Say how many lines of the listing below contain "handed", giving the number and nothing else.

--- start of Given entries ---

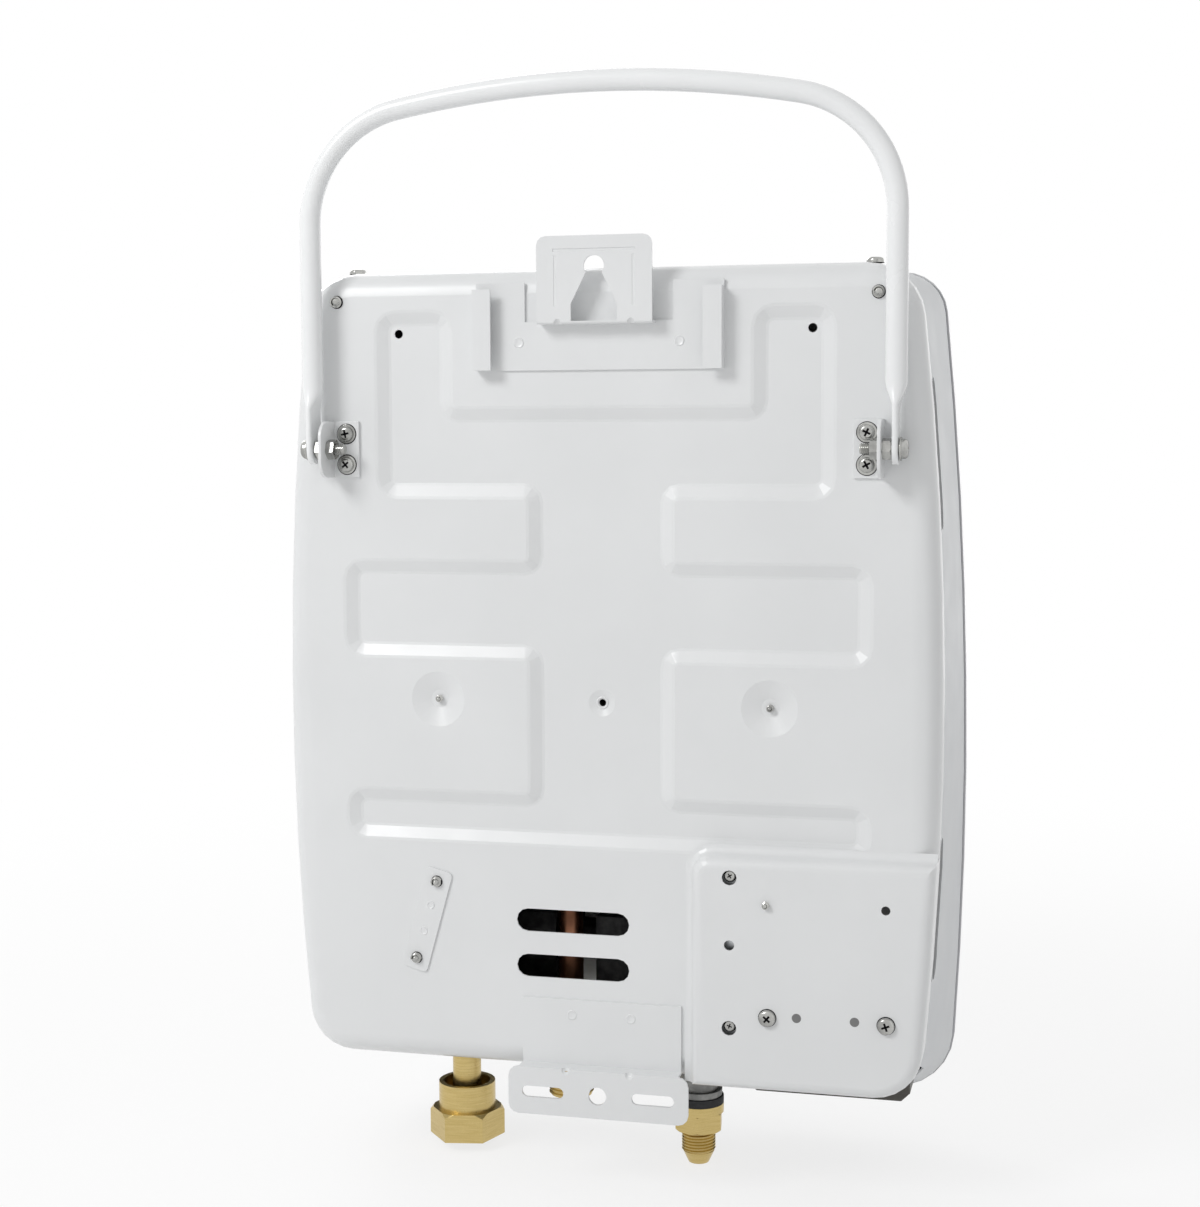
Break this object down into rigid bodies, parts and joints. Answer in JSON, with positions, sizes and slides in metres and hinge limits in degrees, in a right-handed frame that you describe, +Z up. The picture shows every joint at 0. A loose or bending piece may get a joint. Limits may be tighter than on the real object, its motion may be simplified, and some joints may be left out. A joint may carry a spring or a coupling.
{
  "type": "portable propane water heater",
  "caption": "Portable tankless propane water heater with folding carry handle, wall hooks, hose and flare connections, battery door and front controls.",
  "frame": {"origin": "centre of the keyhole in the top wall bracket, on the plane that touches the wall", "axes": "+Y from the heater's front towards the wall, +Z up, +X to the right as seen from the front"},
  "size_m": [0.3046, 0.1566, 0.4929],
  "materials": {
    "white_enamel": "gloss white stoved enamel",
    "seam_gasket": "dark blue-black moulding",
    "white_tube": "gloss white coated tube",
    "zinc": "zinc-plated steel",
    "brass": "machined brass",
    "grey_casting": "die-cast aluminium",
    "black_rubber": "black rubber",
    "galvanised": "galvanised sheet",
    "stainless": "stainless sheet",
    "copper": "copper",
    "dark_plastic": "dark grey plastic",
    "black_plastic": "black plastic",
    "cell_jacket": "plain cell jacket",
    "knob_plastic": "dark knob",
    "lens": "smoked lens",
    "glass": "clear glass",
    "circuit": "circuit board"
  },
  "bodies": {
    "heater": {"back_panel": "white_enamel", "front_cover": "white_enamel", "seam_strip": "seam_gasket", "front_fascia": "white_enamel", "top_wall_bracket": "white_enamel", "bottom_wall_bracket": "white_enamel", "strap_plate": "white_enamel", "handle_bracket_right": "white_enamel", "handle_bracket_left": "white_enamel", "pivot_bolts": "zinc", "water_inlet_tube": "brass", "hose_washer": "black_rubber", "gas_inlet_body": "grey_casting", "gas_seal_ring": "black_rubber", "gas_flare_adapter": "brass", "corner_screws": "zinc", "top_edge_screws": "zinc", "handle_bracket_screws": "zinc", "strap_screws": "zinc", "battery_box_screws": "zinc", "base_plate": "galvanised", "gas_valve": "grey_casting", "water_valve": "grey_casting", "gas_manifold": "galvanised", "burner": "stainless", "hot_water_outlet": "brass", "hot_pipe": "copper", "cold_pipe": "copper", "combustion_chamber": "stainless", "heat_exchanger": "copper", "flue_hood": "stainless", "ignition_module": "black_plastic", "tip_over_switch": "black_plastic", "valve_bracket": "galvanised", "microswitch": "black_plastic", "thermal_cutout": "black_plastic", "battery_box": "dark_plastic", "battery_cell_right": "cell_jacket", "battery_cell_left": "cell_jacket", "battery_contacts": "zinc", "door_hinge_pin": "zinc", "display_lens": "lens", "display_board": "circuit", "window_glass": "glass", "switch_housing": "black_plastic"},
    "carry_handle": {"handle": "white_tube"},
    "hose_nut": {"hose_swivel_nut": "brass"},
    "battery_lid": {"battery_door": "dark_plastic"},
    "gas_control": {"gas_knob": "knob_plastic", "gas_knob_spindle": "stainless"},
    "season_control": {"season_knob": "knob_plastic", "season_knob_spindle": "stainless"},
    "water_control": {"water_knob": "knob_plastic", "water_knob_spindle": "stainless"},
    "power_switch": {"power_rocker": "black_plastic"}
  },
  "joints": [
    {"name": "handle_swing", "type": "hinge", "parent": "heater", "child": "carry_handle", "pos_m": [0, 0, -0.0782], "axis": [1, 0, 0], "range_deg": [-178, 3]},
    {"name": "hose_nut_spin", "type": "hinge", "parent": "heater", "child": "hose_nut", "pos_m": [0.0784, -0.056, -0.393], "axis": [0, 0, 1], "continuous": true},
    {"name": "battery_lid_hinge", "type": "hinge", "parent": "heater", "child": "battery_lid", "pos_m": [-0.1011, -0.05, -0.3565], "axis": [1, 0, 0], "range_deg": [-100, 0]},
    {"name": "gas_knob_turn", "type": "hinge", "parent": "heater", "child": "gas_control", "pos_m": [-0.07, -0.129, -0.33], "axis": [0, -1, 0], "range_deg": [-270, 0]},
    {"name": "season_knob_turn", "type": "hinge", "parent": "heater", "child": "season_control", "pos_m": [0, -0.129, -0.33], "axis": [0, -1, 0], "range_deg": [-90, 90]},
    {"name": "water_knob_turn", "type": "hinge", "parent": "heater", "child": "water_control", "pos_m": [0.07, -0.129, -0.33], "axis": [0, -1, 0], "range_deg": [-270, 0]},
    {"name": "rocker_tilt", "type": "hinge", "parent": "heater", "child": "power_switch", "pos_m": [0.105, -0.123, -0.275], "axis": [1, 0, 0], "range_deg": [-8, 8]}
  ]
}
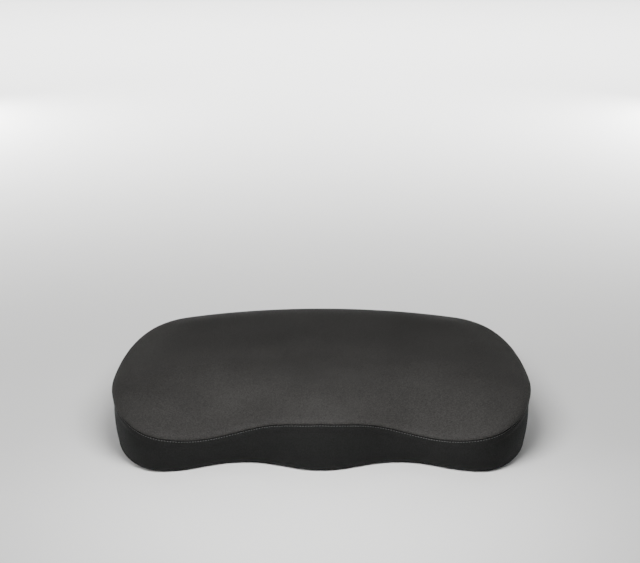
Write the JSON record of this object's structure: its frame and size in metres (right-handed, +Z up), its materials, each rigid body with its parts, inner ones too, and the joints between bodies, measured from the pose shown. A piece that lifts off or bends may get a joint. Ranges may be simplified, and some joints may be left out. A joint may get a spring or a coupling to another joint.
{
  "type": "seat cushion",
  "caption": "Contoured foam seat cushion with a front pommel, two leg channels, a fabric cover with a boxed side band, a zipped rear and a flat grip base.",
  "frame": {"origin": "centre of the flat underside, where the cushion rests on the chair seat", "axes": "+Z up through the cushion, -Y towards the front edge with the pommel, +X to the right seen from the front"},
  "size_m": [0.4586, 0.3803, 0.075],
  "materials": {
    "top_knit": "satin",
    "band_fabric": "matte",
    "grip_base": "matte",
    "liner_knit": "matte",
    "memory_foam": "matte",
    "support_foam": "matte",
    "zip_tape": "matte",
    "zip_coil": "satin",
    "zip_metal": "satin",
    "label_satin": "satin"
  },
  "bodies": {
    "root": {"base_panel": "grip_base", "front_band": "band_fabric", "rear_band_upper": "band_fabric", "rear_band_lower": "band_fabric", "liner_lower": "liner_knit", "support_foam_core": "support_foam", "zip_tape_upper": "zip_tape", "zip_tape_lower": "zip_tape", "zip_coil_upper": "zip_coil", "zip_coil_lower": "zip_coil", "zip_stop_closed_end": "zip_metal", "zip_stop_open_end": "zip_metal", "care_label": "label_satin"},
    "seat_surface": {"top_panel": "top_knit", "liner_upper": "liner_knit", "memory_foam_layer": "memory_foam"},
    "slider": {"zip_slider": "zip_metal"},
    "pull_tab": {"zip_pull": "zip_metal"}
  },
  "joints": [
    {"name": "seat_compression", "type": "slide", "parent": "root", "child": "seat_surface", "axis": [0, 0, -1], "range_m": [0, 0.012], "stiffness_N_per_m": 30000, "deforming": ["memory_foam_layer", "front_band", "rear_band_upper", "liner_lower"]},
    {"name": "zip_travel", "type": "hinge", "parent": "root", "child": "slider", "pos_m": [0, -0.195, 0.028], "axis": [0, 0, 1], "range_deg": [0, 46]},
    {"name": "pull_flip", "type": "hinge", "parent": "slider", "child": "pull_tab", "pos_m": [0.15141, 0.16126, 0.028], "axis": [0, 0, -1], "range_deg": [0, 170]}
  ]
}
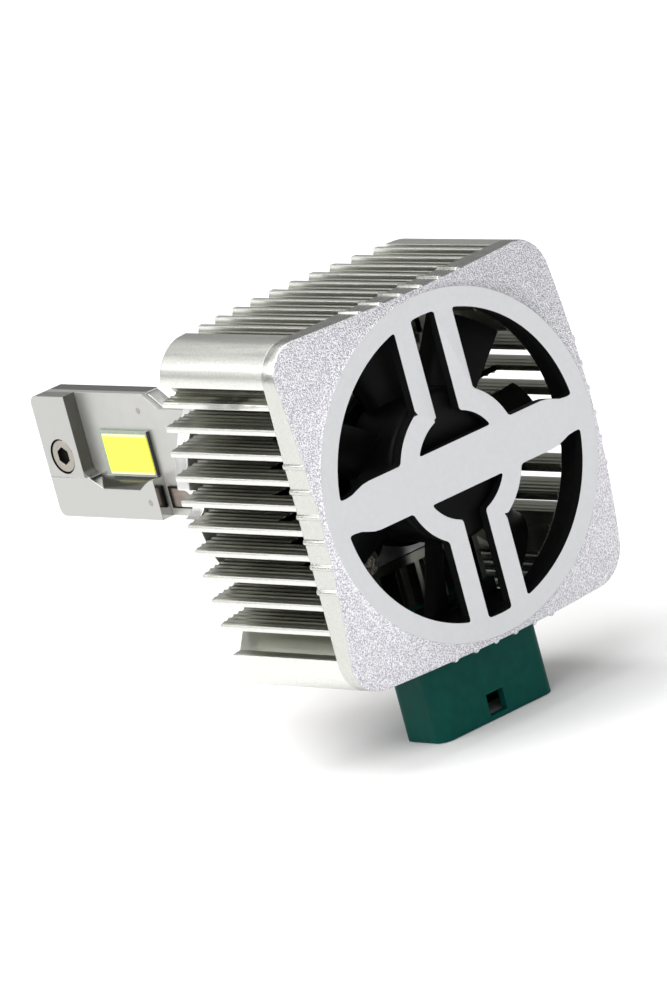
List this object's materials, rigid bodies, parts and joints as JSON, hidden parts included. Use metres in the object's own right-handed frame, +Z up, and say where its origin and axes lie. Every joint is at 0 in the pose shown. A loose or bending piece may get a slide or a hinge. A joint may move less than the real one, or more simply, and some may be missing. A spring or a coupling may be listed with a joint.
{
  "type": "headlight bulb",
  "caption": "Headlight bulb with a flat LED blade on a round collar, a finned square heat sink, a cooling fan behind a round grille, and a plug socket below.",
  "frame": {"origin": "on the bulb's axis, in the front face of the collar, which seats against the headlight", "axes": "+Y along the axis to the blade's tip, +X to the right seen from the fan, +Z up, away from the plug"},
  "size_m": [0.0398, 0.0707, 0.0487],
  "materials": {
    "sink_silver": "satin anodised, machined",
    "cover_silver": "bead-blasted, satin silver",
    "collar_silver": "satin anodised",
    "stem_silver": "satin anodised",
    "blade_silver": "fine satin",
    "polished_bar": "polished",
    "board_copper": "copper core board with a pale solder mask",
    "strip_copper": "dull copper",
    "led_case": "grey-green ceramic",
    "phosphor": "yellow phosphor in silicone",
    "screw_steel": "bright zinc",
    "screw_black": "blackened",
    "shaft_steel": "ground",
    "sleeve_bronze": "oiled bronze",
    "yoke_steel": "zinc plated",
    "magnet_black": "matte bonded ferrite",
    "fan_black": "matte moulded",
    "coil_copper": "enamelled copper wire",
    "board_green": "green solder mask",
    "chip_black": "matte epoxy",
    "capacitor_blue": "sleeved can",
    "pad_blue": "soft silicone",
    "lid_grey": "plain rolled",
    "connector_green": "dark green moulded",
    "pin_gold": "gold plated",
    "seal_orange": "silicone rubber",
    "grommet_black": "moulded rubber",
    "wire_red": "insulated wire"
  },
  "bodies": {
    "bulb": {"heat_sink": "sink_silver", "rear_cover": "cover_silver", "cover_screws": "screw_black", "cavity_lid": "lid_grey", "thermal_pad": "pad_blue", "driver_board": "board_green", "driver_coil": "coil_copper", "driver_capacitors": "capacitor_blue", "driver_chips": "chip_black", "board_screws": "screw_steel", "fan_base": "fan_black", "fan_screws": "screw_steel", "bearing_sleeve": "sleeve_bronze", "stator_core": "yoke_steel", "stator_coils": "coil_copper", "fan_board": "board_green", "collar": "collar_silver", "stem": "stem_silver", "stem_screws": "screw_black", "seal_ring": "seal_orange", "led_board": "board_copper", "left_led": "led_case", "right_led": "led_case", "left_phosphor": "phosphor", "right_phosphor": "phosphor", "left_tip_block": "blade_silver", "right_tip_block": "blade_silver", "left_reflector_bar": "polished_bar", "right_reflector_bar": "polished_bar", "left_supply_strip": "strip_copper", "right_supply_strip": "strip_copper", "board_pins": "screw_steel", "tip_screw": "screw_steel", "connector_housing": "connector_green", "connector_pins": "pin_gold", "wire_grommet": "grommet_black", "connector_screws": "screw_black", "supply_wires": "wire_red", "led_wires": "wire_red", "fan_wires": "wire_red"},
    "fan_rotor": {"impeller": "fan_black", "rotor_yoke": "yoke_steel", "rotor_magnet": "magnet_black", "fan_shaft": "shaft_steel", "shaft_clip": "screw_steel"}
  },
  "joints": [
    {"name": "fan_spin", "type": "hinge", "parent": "bulb", "child": "fan_rotor", "pos_m": [0, -0.0225, 0], "axis": [0, 1, 0], "continuous": true}
  ]
}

--- end of Given entries ---

_Worked solution_.
3